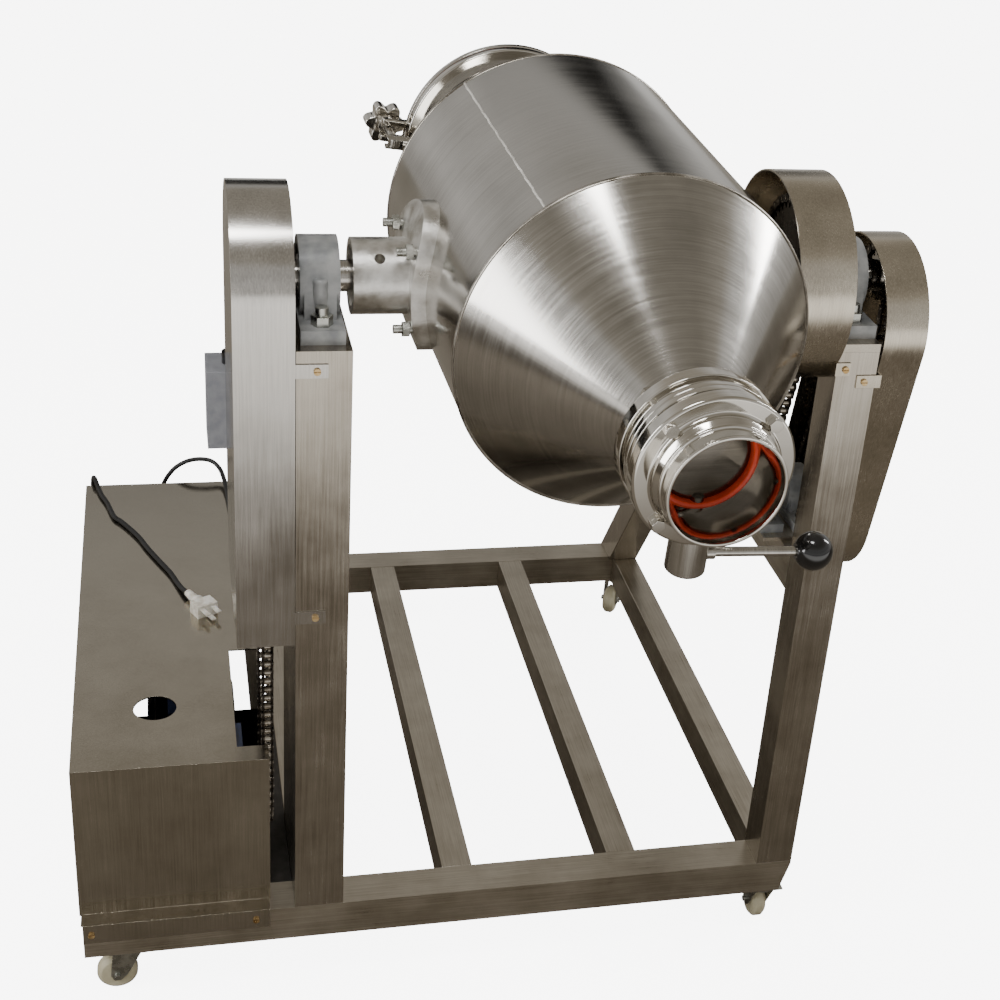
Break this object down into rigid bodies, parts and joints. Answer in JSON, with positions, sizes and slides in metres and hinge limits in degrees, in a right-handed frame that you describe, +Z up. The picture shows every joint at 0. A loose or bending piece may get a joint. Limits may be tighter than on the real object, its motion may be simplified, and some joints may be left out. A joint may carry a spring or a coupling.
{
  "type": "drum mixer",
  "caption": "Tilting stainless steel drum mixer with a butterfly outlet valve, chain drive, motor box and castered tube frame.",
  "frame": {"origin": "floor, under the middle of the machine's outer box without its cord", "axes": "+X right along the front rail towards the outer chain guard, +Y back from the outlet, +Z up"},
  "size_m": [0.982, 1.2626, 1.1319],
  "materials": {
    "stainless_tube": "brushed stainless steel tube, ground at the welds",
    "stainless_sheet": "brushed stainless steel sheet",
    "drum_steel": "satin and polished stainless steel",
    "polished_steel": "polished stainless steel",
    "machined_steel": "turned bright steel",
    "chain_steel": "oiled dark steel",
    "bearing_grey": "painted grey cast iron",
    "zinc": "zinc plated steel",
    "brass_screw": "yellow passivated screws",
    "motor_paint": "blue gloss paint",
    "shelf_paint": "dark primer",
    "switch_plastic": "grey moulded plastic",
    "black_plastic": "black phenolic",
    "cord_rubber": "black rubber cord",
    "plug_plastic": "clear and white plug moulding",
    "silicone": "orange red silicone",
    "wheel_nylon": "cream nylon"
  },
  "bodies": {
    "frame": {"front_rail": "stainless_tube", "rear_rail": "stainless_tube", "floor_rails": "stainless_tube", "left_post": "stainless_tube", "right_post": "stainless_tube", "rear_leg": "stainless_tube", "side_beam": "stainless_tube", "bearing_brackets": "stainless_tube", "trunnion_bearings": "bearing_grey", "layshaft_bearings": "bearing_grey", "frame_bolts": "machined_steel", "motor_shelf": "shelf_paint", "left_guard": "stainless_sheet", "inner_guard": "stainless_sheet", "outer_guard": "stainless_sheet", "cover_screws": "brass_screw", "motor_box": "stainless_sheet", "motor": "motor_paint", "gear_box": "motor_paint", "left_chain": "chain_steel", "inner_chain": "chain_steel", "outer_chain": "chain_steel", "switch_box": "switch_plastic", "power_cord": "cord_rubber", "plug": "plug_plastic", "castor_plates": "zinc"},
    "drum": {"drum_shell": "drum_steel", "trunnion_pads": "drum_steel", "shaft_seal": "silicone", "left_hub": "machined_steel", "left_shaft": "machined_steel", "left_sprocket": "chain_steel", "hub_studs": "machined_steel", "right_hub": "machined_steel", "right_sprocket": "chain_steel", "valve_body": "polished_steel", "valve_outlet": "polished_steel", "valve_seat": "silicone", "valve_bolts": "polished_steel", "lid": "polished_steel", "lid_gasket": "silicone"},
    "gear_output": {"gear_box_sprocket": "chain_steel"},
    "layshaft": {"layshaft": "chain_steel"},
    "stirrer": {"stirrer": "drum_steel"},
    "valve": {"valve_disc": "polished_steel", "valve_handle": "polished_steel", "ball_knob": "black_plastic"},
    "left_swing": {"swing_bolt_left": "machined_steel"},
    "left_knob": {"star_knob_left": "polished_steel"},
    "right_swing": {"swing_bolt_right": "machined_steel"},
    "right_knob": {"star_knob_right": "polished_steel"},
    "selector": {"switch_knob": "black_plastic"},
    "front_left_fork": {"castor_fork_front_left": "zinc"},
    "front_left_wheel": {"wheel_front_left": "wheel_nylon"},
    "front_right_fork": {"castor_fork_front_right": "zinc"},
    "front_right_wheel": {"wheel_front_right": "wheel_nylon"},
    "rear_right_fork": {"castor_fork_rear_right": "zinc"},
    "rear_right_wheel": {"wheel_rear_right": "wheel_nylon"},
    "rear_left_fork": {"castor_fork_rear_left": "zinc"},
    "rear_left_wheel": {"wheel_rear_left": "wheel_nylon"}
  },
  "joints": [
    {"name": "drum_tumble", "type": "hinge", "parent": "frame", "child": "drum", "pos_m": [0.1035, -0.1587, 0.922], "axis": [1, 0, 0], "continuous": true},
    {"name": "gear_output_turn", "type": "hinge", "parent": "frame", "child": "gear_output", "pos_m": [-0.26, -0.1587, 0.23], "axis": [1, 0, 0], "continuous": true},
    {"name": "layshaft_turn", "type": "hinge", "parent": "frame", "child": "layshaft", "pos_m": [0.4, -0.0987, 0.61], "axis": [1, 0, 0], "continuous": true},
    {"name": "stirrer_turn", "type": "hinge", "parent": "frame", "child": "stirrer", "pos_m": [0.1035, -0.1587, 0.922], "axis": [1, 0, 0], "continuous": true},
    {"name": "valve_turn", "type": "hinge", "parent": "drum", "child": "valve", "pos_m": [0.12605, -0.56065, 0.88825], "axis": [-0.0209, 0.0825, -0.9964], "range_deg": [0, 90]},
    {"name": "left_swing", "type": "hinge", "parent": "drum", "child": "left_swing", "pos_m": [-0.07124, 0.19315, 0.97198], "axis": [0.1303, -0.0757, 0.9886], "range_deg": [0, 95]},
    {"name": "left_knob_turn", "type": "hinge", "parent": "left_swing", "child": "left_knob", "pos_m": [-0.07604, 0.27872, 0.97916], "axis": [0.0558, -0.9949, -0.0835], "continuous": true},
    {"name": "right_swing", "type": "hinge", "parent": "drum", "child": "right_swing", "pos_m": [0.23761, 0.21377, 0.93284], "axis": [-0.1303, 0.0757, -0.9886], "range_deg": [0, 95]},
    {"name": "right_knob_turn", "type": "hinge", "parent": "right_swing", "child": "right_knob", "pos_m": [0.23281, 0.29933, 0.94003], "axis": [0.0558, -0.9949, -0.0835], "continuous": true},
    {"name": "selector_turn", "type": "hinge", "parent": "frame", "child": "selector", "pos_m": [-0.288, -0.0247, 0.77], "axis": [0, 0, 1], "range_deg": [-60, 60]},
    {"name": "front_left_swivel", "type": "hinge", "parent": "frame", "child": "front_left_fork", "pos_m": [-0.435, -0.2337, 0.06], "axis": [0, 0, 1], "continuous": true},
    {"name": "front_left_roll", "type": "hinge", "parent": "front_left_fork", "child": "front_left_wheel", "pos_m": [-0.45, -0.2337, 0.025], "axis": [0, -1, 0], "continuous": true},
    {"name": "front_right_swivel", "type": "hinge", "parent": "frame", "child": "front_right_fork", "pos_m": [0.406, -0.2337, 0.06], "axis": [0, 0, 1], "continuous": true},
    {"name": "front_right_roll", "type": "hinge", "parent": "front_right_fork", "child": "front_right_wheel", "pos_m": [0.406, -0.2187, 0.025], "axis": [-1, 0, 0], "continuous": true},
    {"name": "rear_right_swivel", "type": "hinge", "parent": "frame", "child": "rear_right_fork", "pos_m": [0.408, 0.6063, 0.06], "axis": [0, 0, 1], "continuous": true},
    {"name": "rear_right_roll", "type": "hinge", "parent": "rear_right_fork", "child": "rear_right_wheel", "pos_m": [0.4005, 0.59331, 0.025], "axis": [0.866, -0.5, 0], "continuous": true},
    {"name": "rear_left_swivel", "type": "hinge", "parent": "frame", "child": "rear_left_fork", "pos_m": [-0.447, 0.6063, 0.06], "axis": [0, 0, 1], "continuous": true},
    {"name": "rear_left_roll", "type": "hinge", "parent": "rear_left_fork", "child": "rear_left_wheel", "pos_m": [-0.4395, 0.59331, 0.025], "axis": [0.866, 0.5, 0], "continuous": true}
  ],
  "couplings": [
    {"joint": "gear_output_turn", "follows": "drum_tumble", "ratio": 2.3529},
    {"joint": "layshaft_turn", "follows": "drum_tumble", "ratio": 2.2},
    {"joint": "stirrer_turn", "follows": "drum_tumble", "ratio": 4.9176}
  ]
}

============

* _TASK REQUIREMENTS_
Quote the listing in full, please, keeping every line exact.

* _FULL ANSWER_
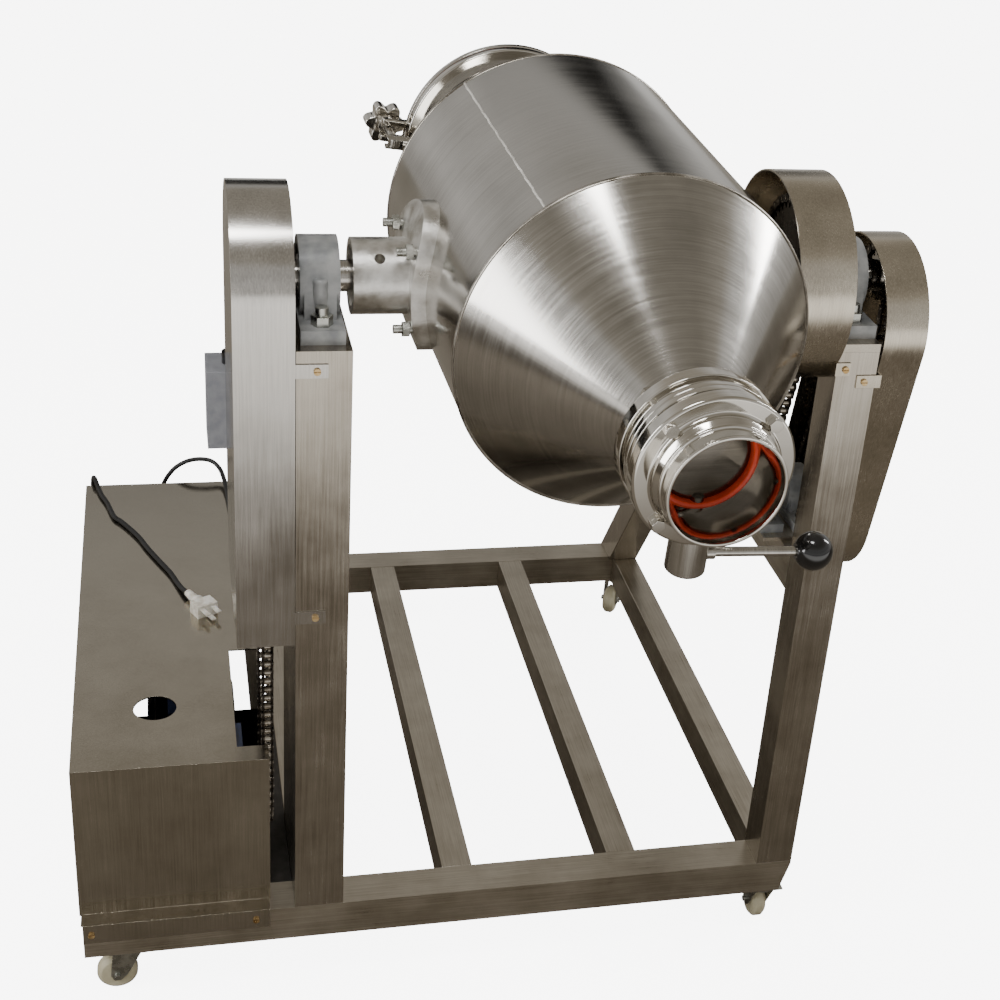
Break this object down into rigid bodies, parts and joints. Answer in JSON, with positions, sizes and slides in metres and hinge limits in degrees, in a right-handed frame that you describe, +Z up. The picture shows every joint at 0. A loose or bending piece may get a joint. Limits may be tighter than on the real object, its motion may be simplified, and some joints may be left out. A joint may carry a spring or a coupling.
{
  "type": "drum mixer",
  "caption": "Tilting stainless steel drum mixer with a butterfly outlet valve, chain drive, motor box and castered tube frame.",
  "frame": {"origin": "floor, under the middle of the machine's outer box without its cord", "axes": "+X right along the front rail towards the outer chain guard, +Y back from the outlet, +Z up"},
  "size_m": [0.982, 1.2626, 1.1319],
  "materials": {
    "stainless_tube": "brushed stainless steel tube, ground at the welds",
    "stainless_sheet": "brushed stainless steel sheet",
    "drum_steel": "satin and polished stainless steel",
    "polished_steel": "polished stainless steel",
    "machined_steel": "turned bright steel",
    "chain_steel": "oiled dark steel",
    "bearing_grey": "painted grey cast iron",
    "zinc": "zinc plated steel",
    "brass_screw": "yellow passivated screws",
    "motor_paint": "blue gloss paint",
    "shelf_paint": "dark primer",
    "switch_plastic": "grey moulded plastic",
    "black_plastic": "black phenolic",
    "cord_rubber": "black rubber cord",
    "plug_plastic": "clear and white plug moulding",
    "silicone": "orange red silicone",
    "wheel_nylon": "cream nylon"
  },
  "bodies": {
    "frame": {"front_rail": "stainless_tube", "rear_rail": "stainless_tube", "floor_rails": "stainless_tube", "left_post": "stainless_tube", "right_post": "stainless_tube", "rear_leg": "stainless_tube", "side_beam": "stainless_tube", "bearing_brackets": "stainless_tube", "trunnion_bearings": "bearing_grey", "layshaft_bearings": "bearing_grey", "frame_bolts": "machined_steel", "motor_shelf": "shelf_paint", "left_guard": "stainless_sheet", "inner_guard": "stainless_sheet", "outer_guard": "stainless_sheet", "cover_screws": "brass_screw", "motor_box": "stainless_sheet", "motor": "motor_paint", "gear_box": "motor_paint", "left_chain": "chain_steel", "inner_chain": "chain_steel", "outer_chain": "chain_steel", "switch_box": "switch_plastic", "power_cord": "cord_rubber", "plug": "plug_plastic", "castor_plates": "zinc"},
    "drum": {"drum_shell": "drum_steel", "trunnion_pads": "drum_steel", "shaft_seal": "silicone", "left_hub": "machined_steel", "left_shaft": "machined_steel", "left_sprocket": "chain_steel", "hub_studs": "machined_steel", "right_hub": "machined_steel", "right_sprocket": "chain_steel", "valve_body": "polished_steel", "valve_outlet": "polished_steel", "valve_seat": "silicone", "valve_bolts": "polished_steel", "lid": "polished_steel", "lid_gasket": "silicone"},
    "gear_output": {"gear_box_sprocket": "chain_steel"},
    "layshaft": {"layshaft": "chain_steel"},
    "stirrer": {"stirrer": "drum_steel"},
    "valve": {"valve_disc": "polished_steel", "valve_handle": "polished_steel", "ball_knob": "black_plastic"},
    "left_swing": {"swing_bolt_left": "machined_steel"},
    "left_knob": {"star_knob_left": "polished_steel"},
    "right_swing": {"swing_bolt_right": "machined_steel"},
    "right_knob": {"star_knob_right": "polished_steel"},
    "selector": {"switch_knob": "black_plastic"},
    "front_left_fork": {"castor_fork_front_left": "zinc"},
    "front_left_wheel": {"wheel_front_left": "wheel_nylon"},
    "front_right_fork": {"castor_fork_front_right": "zinc"},
    "front_right_wheel": {"wheel_front_right": "wheel_nylon"},
    "rear_right_fork": {"castor_fork_rear_right": "zinc"},
    "rear_right_wheel": {"wheel_rear_right": "wheel_nylon"},
    "rear_left_fork": {"castor_fork_rear_left": "zinc"},
    "rear_left_wheel": {"wheel_rear_left": "wheel_nylon"}
  },
  "joints": [
    {"name": "drum_tumble", "type": "hinge", "parent": "frame", "child": "drum", "pos_m": [0.1035, -0.1587, 0.922], "axis": [1, 0, 0], "continuous": true},
    {"name": "gear_output_turn", "type": "hinge", "parent": "frame", "child": "gear_output", "pos_m": [-0.26, -0.1587, 0.23], "axis": [1, 0, 0], "continuous": true},
    {"name": "layshaft_turn", "type": "hinge", "parent": "frame", "child": "layshaft", "pos_m": [0.4, -0.0987, 0.61], "axis": [1, 0, 0], "continuous": true},
    {"name": "stirrer_turn", "type": "hinge", "parent": "frame", "child": "stirrer", "pos_m": [0.1035, -0.1587, 0.922], "axis": [1, 0, 0], "continuous": true},
    {"name": "valve_turn", "type": "hinge", "parent": "drum", "child": "valve", "pos_m": [0.12605, -0.56065, 0.88825], "axis": [-0.0209, 0.0825, -0.9964], "range_deg": [0, 90]},
    {"name": "left_swing", "type": "hinge", "parent": "drum", "child": "left_swing", "pos_m": [-0.07124, 0.19315, 0.97198], "axis": [0.1303, -0.0757, 0.9886], "range_deg": [0, 95]},
    {"name": "left_knob_turn", "type": "hinge", "parent": "left_swing", "child": "left_knob", "pos_m": [-0.07604, 0.27872, 0.97916], "axis": [0.0558, -0.9949, -0.0835], "continuous": true},
    {"name": "right_swing", "type": "hinge", "parent": "drum", "child": "right_swing", "pos_m": [0.23761, 0.21377, 0.93284], "axis": [-0.1303, 0.0757, -0.9886], "range_deg": [0, 95]},
    {"name": "right_knob_turn", "type": "hinge", "parent": "right_swing", "child": "right_knob", "pos_m": [0.23281, 0.29933, 0.94003], "axis": [0.0558, -0.9949, -0.0835], "continuous": true},
    {"name": "selector_turn", "type": "hinge", "parent": "frame", "child": "selector", "pos_m": [-0.288, -0.0247, 0.77], "axis": [0, 0, 1], "range_deg": [-60, 60]},
    {"name": "front_left_swivel", "type": "hinge", "parent": "frame", "child": "front_left_fork", "pos_m": [-0.435, -0.2337, 0.06], "axis": [0, 0, 1], "continuous": true},
    {"name": "front_left_roll", "type": "hinge", "parent": "front_left_fork", "child": "front_left_wheel", "pos_m": [-0.45, -0.2337, 0.025], "axis": [0, -1, 0], "continuous": true},
    {"name": "front_right_swivel", "type": "hinge", "parent": "frame", "child": "front_right_fork", "pos_m": [0.406, -0.2337, 0.06], "axis": [0, 0, 1], "continuous": true},
    {"name": "front_right_roll", "type": "hinge", "parent": "front_right_fork", "child": "front_right_wheel", "pos_m": [0.406, -0.2187, 0.025], "axis": [-1, 0, 0], "continuous": true},
    {"name": "rear_right_swivel", "type": "hinge", "parent": "frame", "child": "rear_right_fork", "pos_m": [0.408, 0.6063, 0.06], "axis": [0, 0, 1], "continuous": true},
    {"name": "rear_right_roll", "type": "hinge", "parent": "rear_right_fork", "child": "rear_right_wheel", "pos_m": [0.4005, 0.59331, 0.025], "axis": [0.866, -0.5, 0], "continuous": true},
    {"name": "rear_left_swivel", "type": "hinge", "parent": "frame", "child": "rear_left_fork", "pos_m": [-0.447, 0.6063, 0.06], "axis": [0, 0, 1], "continuous": true},
    {"name": "rear_left_roll", "type": "hinge", "parent": "rear_left_fork", "child": "rear_left_wheel", "pos_m": [-0.4395, 0.59331, 0.025], "axis": [0.866, 0.5, 0], "continuous": true}
  ],
  "couplings": [
    {"joint": "gear_output_turn", "follows": "drum_tumble", "ratio": 2.3529},
    {"joint": "layshaft_turn", "follows": "drum_tumble", "ratio": 2.2},
    {"joint": "stirrer_turn", "follows": "drum_tumble", "ratio": 4.9176}
  ]
}